Here is another tricky subtext at hand when something like what your daughter experienced happens: Consider the likelihood that a Black person over the age of 16 has had or witnessed least one egregiously racist experience herself and has been made at least somewhat aware of how racism shapes the world around us. For us, this is to be expected. Racism is just part of what this country is and what we are up against, and we basically have to plan to suffer as a result.

One of the ways we attempt to negate that suffering is by forming community with others like us, away from the gaze of those who participate in and benefit from our oppression. Whether this was a school that was a source of pride for Black families in your area, or simply the local Black high school, it was a place where these kids—living lives undoubtably complicated by the gentrification that brought you to this area—connect with peers who are living like they do.

Your daughter might not have done anything deliberately to harm anyone or to invite mistreatment, but her presence disrupts something truly fragile: the feeling of safety Black kids get from being with other Black kids.

Safety, I tell you, safety!

Those kids see their parents struggling to afford to live in an area that is changing to better reflect people like you. They think of how they and the adults they love have been treated by White folks in positions of authority their entire lives (perhaps including some of the teachers at this Black school). They know the world is kinder to your child than it is to them. The combination of that knowledge, that pain, and their youth can be very volatile.
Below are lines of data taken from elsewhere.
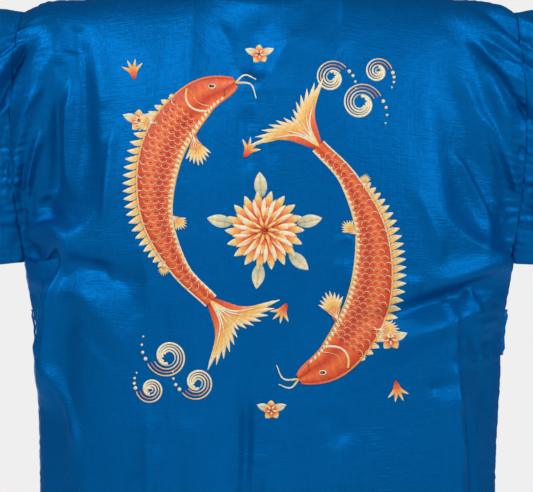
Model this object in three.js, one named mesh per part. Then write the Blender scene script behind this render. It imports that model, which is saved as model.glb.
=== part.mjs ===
// A satin kimono robe as it hangs on a wearer whose arms are held out sideways.
// Millimetres, +Z up. The front faces -Y and the wearer's left is +X. The origin lies between the
// two neck points of the shoulder seams, where the robe is carried.
import * as THREE from "three";

// Cloth and seams
const WALL = 1.6;
const BAND_WALL = 3.0;
const SEAM_GAP = 0.3;

// Neck and shoulders
const NECK_HALF = 84;
const NECK_BACK = 57;
const NECK_DROP = 16;
const NECK_REACH = 75;
const NECK_SETTLE = 0.25;
const SHOULDER_FALL = 30;

// Armholes and sleeves
const ARMHOLE_X = 292;
const ARMHOLE_BULGE = 14;
const UNDERARM_Z = -329;
const CUFF_X = 684;
const CUFF_FALL = 30;
const ARM_RADIUS = 58;
const CUFF_RADIUS = 46;
const SLEEVE_GAP = 9;
const CUFF_GAP = 15;

// Body
const HEM_Z = -1215;
const NECK_SHARE = 0.2;
const FLATNESS = 3;
const ROUNDNESS = 1 / 2.2;
const ARM_BLEND_FROM = 0.5;
const ARM_BLEND_LOW = 0.999;

// Half width and depths of the body from the underarm to the hem
const SECTIONS = [
  { z: -329, half: 292, back: 112, front: 120 },
  { z: -420, half: 281, back: 110, front: 117 },
  { z: -605, half: 272, back: 107, front: 112 },
  { z: -800, half: 271, back: 112, front: 112 },
  { z: -1000, half: 276, back: 118, front: 117 },
  { z: -1215, half: 284, back: 124, front: 123 },
];

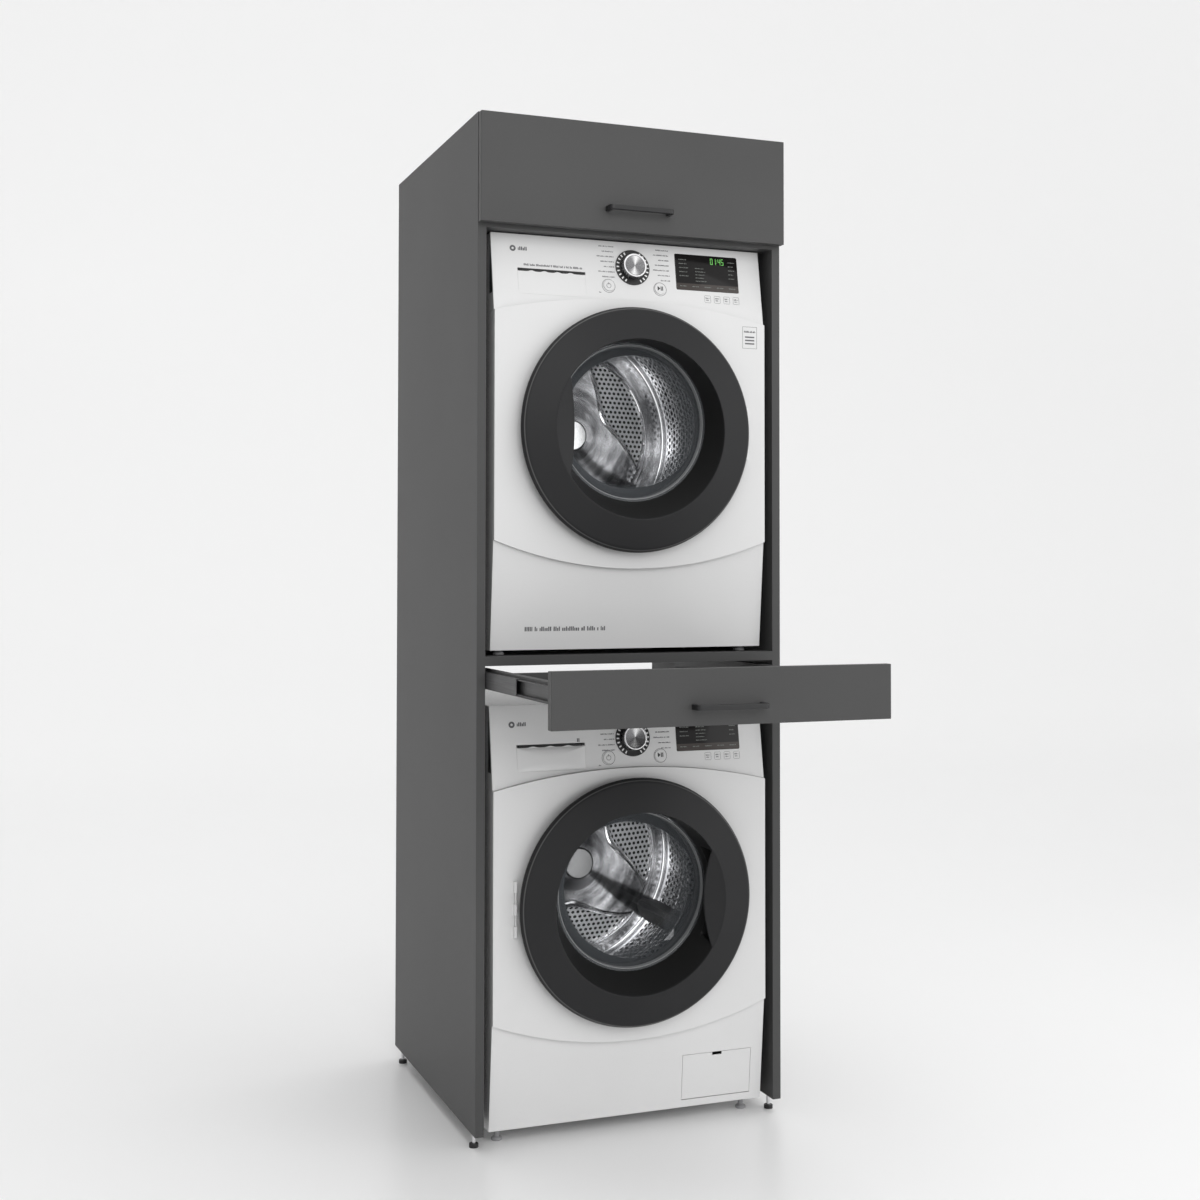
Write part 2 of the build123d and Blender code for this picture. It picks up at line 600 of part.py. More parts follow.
    # pocket for the fingers, and the lip that covers part of it
    far = 300 * grip
    ca = far * cos(radians(GRIP_ANGLE))
    sa = far * sin(radians(GRIP_ANGLE))
    wedge = Plane.XZ * make_face(Polyline((0, zc), (ca, zc - sa), (ca, zc + sa), close=True))
    wedge = extrude(wedge, amount=100, both=True)
    slope = (BAND_OUT - FACE_OUT) / (FACE_R - BAND_R)
    pocket = turned([
        (LIP_X - 10, -BAND_OUT + GRIP_WALL + 4),
        (BAND_R, -BAND_OUT + GRIP_WALL),
        (GRIP_R, -BAND_OUT + GRIP_WALL + (GRIP_R - BAND_R) * slope),
        (GRIP_R, -GRIP_OUT),
        (LIP_X - 10, -GRIP_OUT),
    ], zc)
    ring -= pocket & wedge
    dip = (BAND_OUT - LIP_OUT) / (BAND_R - LIP_X)
    lip = turned([
        (LIP_X - 8, -LIP_OUT + 8 * dip),
        (BAND_R + 2.5, -BAND_OUT + 1.0),
        (BAND_R + 2.5, -BAND_OUT + GRIP_WALL),
        (LIP_X - 8, -LIP_OUT + 8 * dip + GRIP_WALL),
    ], zc)
    ring += lip & rod_y(LIP_BOW, -BAND_OUT - 1, 0, grip * (LIP_X + LIP_BOW), zc)
    # hook
    ring += beside(grip, HOOK_X, HOOK_X + 7, -DOOR_AIR - 4, HOOK_REACH, zc - 11, zc + 11)
    ring += beside(grip, HOOK_X, HOOK_X + 12, HOOK_REACH - 5, HOOK_REACH, zc - 11, zc + 11)
    # seat for the glass
    seat = SIGHT_R + SEAT
    ring -= turned([(SIGHT_R - 1, SIGHT_Y), (seat, SIGHT_Y), (seat, PLUG_BACK - 4),
                    (SIGHT_R - 1, PLUG_BACK - 4)], window_z)
    glass = turned([
        (0, BOWL_BACK - GLASS_T),
        (BOWL_R - 12, BOWL_BACK - GLASS_T),
        (BOWL_R + 10, SIGHT_Y + GLASS_T + 9),
        (SIGHT_R - 6, SIGHT_Y),
        (seat, SIGHT_Y),
        (seat, PLUG_BACK - 4),
        (SIGHT_R - 2, PLUG_BACK - 4),
        (SIGHT_R - 2, PLUG_BACK),
        (BOWL_R + 10 + GLASS_T, SIGHT_Y + GLASS_T + 18),
        (BOWL_R - 6, BOWL_BACK),
        (0, BOWL_BACK),
    ], window_z)
    keep(kind + "_door_glass", glass)

    # hinge opposite the grip: three knuckles on the casing side, two on the door, one pin
    hx = -grip * HINGE_X
    step = KNUCKLE_L + HINGE_GAP
    fixed = []
    for i in (-2, 0, 2):
        za = zc + i * step - KNUCKLE_L / 2
        k = rod_z(KNUCKLE_R, za, za + KNUCKLE_L, hx, HINGE_Y)
        k += beside(-grip, HINGE_X - KNUCKLE_R + 1, HINGE_X + KNUCKLE_R, HINGE_Y, 0, za, za + KNUCKLE_L)
        fixed.append(k - rod_z(HINGE_PIN_R, za - 1, za + KNUCKLE_L + 1, hx, HINGE_Y))
    HINGES.extend(fixed)
    HINGES.append(rod_z(HINGE_PIN_R, zc - 2 * step - KNUCKLE_L / 2, zc + 2 * step + KNUCKLE_L / 2, hx, HINGE_Y))
    for i in (-1, 1):
        za = zc + i * step - KNUCKLE_L / 2
        arm = rod_z(KNUCKLE_R, za, za + KNUCKLE_L, hx, HINGE_Y)
        arm += beside(-grip, HINGE_X - 18, HINGE_X, HINGE_Y - KNUCKLE_R + 0.4, HINGE_Y + 3.0, za, za + KNUCKLE_L)
        arm -= rod_z(HINGE_PIN_R + PIN_AIR, za - 1, za + KNUCKLE_L + 1, hx, HINGE_Y)
        ring += arm
    # keep the ring clear of the fixed knuckles
    for i in (-2, 0, 2):
        za = zc + i * step - KNUCKLE_L / 2 - 0.4
        ring -= rod_z(KNUCKLE_R + 0.5, za, za + KNUCKLE_L + 0.8, hx, HINGE_Y)
    keep(kind + "_door_ring", ring)
    return front, zc


BEZELS = []
DISPLAYS = []
HINGES = []

# ----- washing machine -----------------------------------------------------------------------
front, wc = machine("washer", WASHER_Z, WASHER_DOOR, WASHER_KNOB_Z, WASHER_BUTTON_Z,
                    WASHER_DISPLAY_Z, DETERGENT_Z, DETERGENT_L, 1)
hz0 = WASHER_Z + HATCH_Z0
hz1 = WASHER_Z + HATCH_Z1
front -= slab(HATCH_X0 - HATCH_AIR, HATCH_X1 + HATCH_AIR, -10, 60, hz0 - 1.6, hz1 + HATCH_AIR)
hinge_z = hz0 + 1.8
hinge_y = kick_y(WASHER_Z, wc, hinge_z) + SKIN / 2
front -= rod_x(HATCH_PIN_R + PIN_AIR, HATCH_X0 - 4, HATCH_X1 + 4, hinge_y, hinge_z)
keep("washer_front_panel", front)
leaf = along_x(kick_points(WASHER_Z, wc, FRONT_BACK_Y, 0.0), half_w)
leaf -= along_x(kick_points(WASHER_Z, wc, FRONT_BACK_Y + 5, HATCH_T), half_w)
leaf &= slab(HATCH_X0, HATCH_X1, 0, 60, hz0, hz1)
notch_x = (HATCH_X0 + HATCH_X1) / 2
leaf -= slab(notch_x - 11, notch_x + 11, 0, 60, hz1 - 6, hz1 + 1)
leaf += rod_x(HATCH_PIN_R, HATCH_X0 - 3, HATCH_X1 + 3, hinge_y, hinge_z)
keep("washer_filter_hatch", leaf)

fz = WASHER_Z + FILTER_Z
pump = slab(FILTER_X - 38, FILTER_X + 38, 70, 170, WASHER_Z + 12, fz + 36)
pump -= rod_y(FILTER_R + 0.4, 60, 150, FILTER_X, fz)
keep("washer_pump", pump)
filt = rod_y(FILTER_R, 60, 148, FILTER_X, fz) + slab(FILTER_X - 5, FILTER_X + 5, 50, 61, fz - 22, fz + 22)
keep("washer_pump_filter", filt)

wa = wc + DRUM_UP
gasket = turned([(PORT_R + 0.4, SKIN), (PORT_R + 12, SKIN), (PORT_R + 12, SKIN + 3), (PORT_R + 3.4, SKIN + 3),
                 (PORT_R + 3.4, 34), (180, 34), (180, 77), (192, 77), (192, TUB_Y0), (176, TUB_Y0),
                 (176, 31), (PORT_R + 0.4, 31)], wa)
keep("washer_gasket", gasket)

tub = rod_y(TUB_R, TUB_Y0, TUB_Y1, 0, wa) - rod_y(TUB_R - TUB_T, TUB_Y0 + 4, TUB_Y1 - 4, 0, wa)
tub -= rod_y(174, TUB_Y0 - 1, TUB_Y0 + 10, 0, wa)
tub += rod_y(42, TUB_Y1 - 4, TUB_Y1 + 13, 0, wa)
tub -= rod_y(SHAFT_R + PIN_AIR, TUB_Y1 - 10, TUB_Y1 + 20, 0, wa)
keep("washer_tub", tub)


def drum_shell(r, y0, y1, mouth, shaft_end, z):
    """Drum of thin sheet: front wall with a mouth, side wall, and a back that bows forward
    to its hub, with the shaft behind."""
    t = DRUM_T
    shell = turned([
        (mouth, y0), (r, y0), (r, y1), (DOME_R, y1), (HUB_R, y1 - DOME_IN), (0, y1 - DOME_IN),
        (0, y1 - DOME_IN - t), (HUB_R + 0.5, y1 - DOME_IN - t), (DOME_R + 0.5, y1 - t), (r - t, y1 - t),
        (r - t, y0 + t), (mouth, y0 + t)], z)
    return shell + rod_y(SHAFT_R, y1 - DOME_IN - t / 2, shaft_end, 0, z)


drum = drum_shell(W_DRUM_R, W_DRUM_Y0, W_DRUM_Y1, MOUTH_R, TUB_Y1 + 28, wa)
keep("washer_drum", drum)


def lifter(r_wall, y0, y1, angle, z):
    """Ridge inside a drum, wide at the wall and rounded towards the axis."""
    base = -(r_wall - 0.6)
    tip = base + LIFTER_H
    face = Plane.XZ * make_face(Polyline(
        (-LIFTER_W / 2, base + 2.5), (LIFTER_W / 2, base + 2.5), (LIFTER_W * 0.28, base + LIFTER_H * 0.6),
        (LIFTER_W * 0.12, tip), (-LIFTER_W * 0.12, tip), (-LIFTER_W * 0.28, base + LIFTER_H * 0.6), close=True))
    body = Pos(0, y1, 0) * extrude(face, amount=y1 - y0)
    body = body + slab(-LIFTER_W / 2, LIFTER_W / 2, y0, y1, base - 3, base + 3)
    body &= rod_y(r_wall - 0.15, y0 - 1, y1 + 1, 0, 0)
    body -= turned([(0, y1 - DOME_IN - 0.4), (HUB_R + 0.5, y1 - DOME_IN - 0.4), (DOME_R + 1.7, y1),
                    (DOME_R + 1.7, y1 + 5), (0, y1 + 5)], 0)
    return Pos(0, 0, z) * Rot(0, angle, 0) * body


keep("washer_lifters", [
    lifter(W_DRUM_R - DRUM_T, W_DRUM_Y0 + 12, W_DRUM_Y1 - DRUM_T, LIFTER_TURN + a, wa)
    for a in (0, 120, 240)])

rotor = rod_y(140, TUB_Y1 + 18, TUB_Y1 + 22, 0, wa)
rotor += rod_y(140, TUB_Y1 + 4, TUB_Y1 + 19, 0, wa) - rod_y(133, TUB_Y1 + 3, TUB_Y1 + 18, 0, wa)
rotor += rod_y(32, TUB_Y1 + 14, TUB_Y1 + 26, 0, wa)
rotor -= rod_y(SHAFT_R, TUB_Y1, TUB_Y1 + 40, 0, wa)
keep("washer_motor_rotor", rotor)

dampers = []
for x in (-150.0, 150.0):
    reach = sqrt(TUB_R ** 2 - 150.0 ** 2)
    strut = rod_z(14, WASHER_Z + 12, wa - reach + 30, x, 260)
    dampers.append(strut - rod_y(TUB_R, 0, 600, 0, wa))
keep("washer_dampers", dampers)

# ----- tumble dryer --------------------------------------------------------------------------
front, dc = machine("dryer", DRYER_Z, DRYER_DOOR, DRYER_KNOB_Z, DRYER_BUTTON_Z,
                    DRYER_DISPLAY_Z, TANK_Z, TANK_L, -1)
da = dc + DRUM_UP
keep("dryer_front_panel", front)

bulkhead = turned([(PORT_R + 0.4, SKIN), (PORT_R + 12, SKIN), (PORT_R + 12, SKIN + 3), (PORT_R + 3.4, SKIN + 3),
                   (PORT_R + 3.4, 34), (180, 34), (172, 52), (D_DRUM_R + 8, 52), (D_DRUM_R + 8, 56), (168, 56),
                   (176, 31), (PORT_R + 0.4, 31)], da)
keep("dryer_bulkhead", bulkhead)

drum = drum_shell(D_DRUM_R, D_DRUM_Y0, D_DRUM_Y1, MOUTH_R + 40, D_DRUM_Y1 + 40, da)
keep("dryer_drum", drum)
keep("dryer_lifters", [
    lifter(D_DRUM_R - DRUM_T, D_DRUM_Y0 + 12, D_DRUM_Y1 - DRUM_T, LIFTER_TURN + a, da)
    for a in (0, 120, 240)])

support = slab(-half_w + SHEET, half_w - SHEET, D_DRUM_Y1 + 14, D_DRUM_Y1 + 20, da - 60, da + 60)
support += rod_y(36, D_DRUM_Y1 + 8, D_DRUM_Y1 + 30, 0, da)
support -= rod_y(SHAFT_R + PIN_AIR, D_DRUM_Y1, D_DRUM_Y1 + 50, 0, da)
keep("dryer_rear_support", support)

pump_z = DRYER_Z + 12
keep("dryer_heat_pump", [
    slab(-285, 40, 140, 470, pump_z, pump_z + 88),
    rod_z(74, pump_z, pump_z + 86, 170, 400),
])

# ----- feet of both machines, shared groups ------------------------------------------------
feet = []
for z_low, z_top, r in ((0.0, WASHER_Z, 20.0), (SHELF_TOP, DRYER_Z, 19.0)):
    for x in (-half_w + 28, half_w - 28):
        for y in (FRONT_BACK_Y + 26, MACH_D - 60):
            pad = min(9.0, (z_top - z_low) * 0.6)
            foot = rod_z(r, z_low, z_low + pad, x, y)
            foot += rod_z(8.0, z_low + pad - 1, z_top, x, y)
            feet.append(foot)
keep("washer_feet", feet[:4])
keep("dryer_feet", feet[4:])
keep("knob_bezels", BEZELS)
keep("display_windows", DISPLAYS)
keep("door_hinges", HINGES)

# ===== export, with the origin at the bottom centre of the whole ==============================
handle_y = drawer_y - HANDLE_PROUD
SHIFT = -(handle_y + CAB_D) / 2
total = 0
for name, shape in NODES.items():
    moved = Pos(0, SHIFT, 0) * shape
    export_step(moved, "parts/" + name + ".step")
    total += 1
print(total, "nodes, shift", round(SHIFT, 3))
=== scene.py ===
# %% [markdown]
# # A washer dryer stack
# A tall dark cabinet holds a front-loading washing machine on the floor, a pull-out laundry
# drawer above it, a tumble dryer on a shelf and a closed compartment behind a flap.
# The measured parts come from a CAD model. This lesson dresses them: it gives every part a
# finish, and it swaps the parts that need softer or finer shapes for computed surfaces.

import math

import bpy
import numpy as np
from mathutils import Matrix, Vector


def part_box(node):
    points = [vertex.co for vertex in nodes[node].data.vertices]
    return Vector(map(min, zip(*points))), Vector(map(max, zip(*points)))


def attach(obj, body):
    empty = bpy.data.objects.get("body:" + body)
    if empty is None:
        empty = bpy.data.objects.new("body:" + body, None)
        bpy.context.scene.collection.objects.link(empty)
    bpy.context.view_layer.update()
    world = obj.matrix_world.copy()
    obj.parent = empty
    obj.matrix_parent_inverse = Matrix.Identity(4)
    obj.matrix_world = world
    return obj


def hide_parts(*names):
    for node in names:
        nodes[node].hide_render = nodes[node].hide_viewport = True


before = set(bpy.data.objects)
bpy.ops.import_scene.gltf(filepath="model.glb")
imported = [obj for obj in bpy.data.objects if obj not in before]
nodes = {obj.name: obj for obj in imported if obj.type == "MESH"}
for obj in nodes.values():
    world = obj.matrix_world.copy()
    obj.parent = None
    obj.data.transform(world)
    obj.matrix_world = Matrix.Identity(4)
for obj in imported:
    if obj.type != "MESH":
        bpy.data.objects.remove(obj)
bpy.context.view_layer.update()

# %% [markdown]
# ## Where things are
# The cabinet's front edges give the plane from which every depth is counted. Each machine's
# door ring gives the height of its door's middle, and its fascia gives its top. Everything
# that is built below hangs on these few numbers, so it follows the CAD if that changes.

# %% Datum lines
MM = 0.001
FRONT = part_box("side_panel_left")[0].y
TOP_LEAN = 33 * MM      # set-back of a machine's front at its very top
CREASE_LEAN = 6 * MM    # set-back at the ends of the upper crease
CREASE_UP = 236 * MM    # those ends above the door's middle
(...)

Here’s something else to consider: The disruption that White students pose in Black schools does not always come at the same cost to White kids that it did to your daughter. Indeed, there have been many instances of Black kids fawning over non-Black peers because they have been convinced that their privilege makes them somehow special. (Nearly every White rapper is an example of this happening on a grand scale.) How you might have reacted to something like that says a lot about just how prepared for this experience you were in the first place.

Imagine if your daughter had been very popular at this school, well-liked and embraced by her peers. What if her Whiteness had made her a celebrity of sorts, accepted and celebrated by students and teachers alike because of the ways that society typically privileges White girlhood? How might you have reacted to that? Would you have been concerned about how this could affect the Black girls in her class? What if she were the valedictorian in that all-Black school? Would that have been a problem to you?

And, most of all, what if the boys thought her hair was prettier than the black girls’ hair?

In other words, your little bitch had it coming.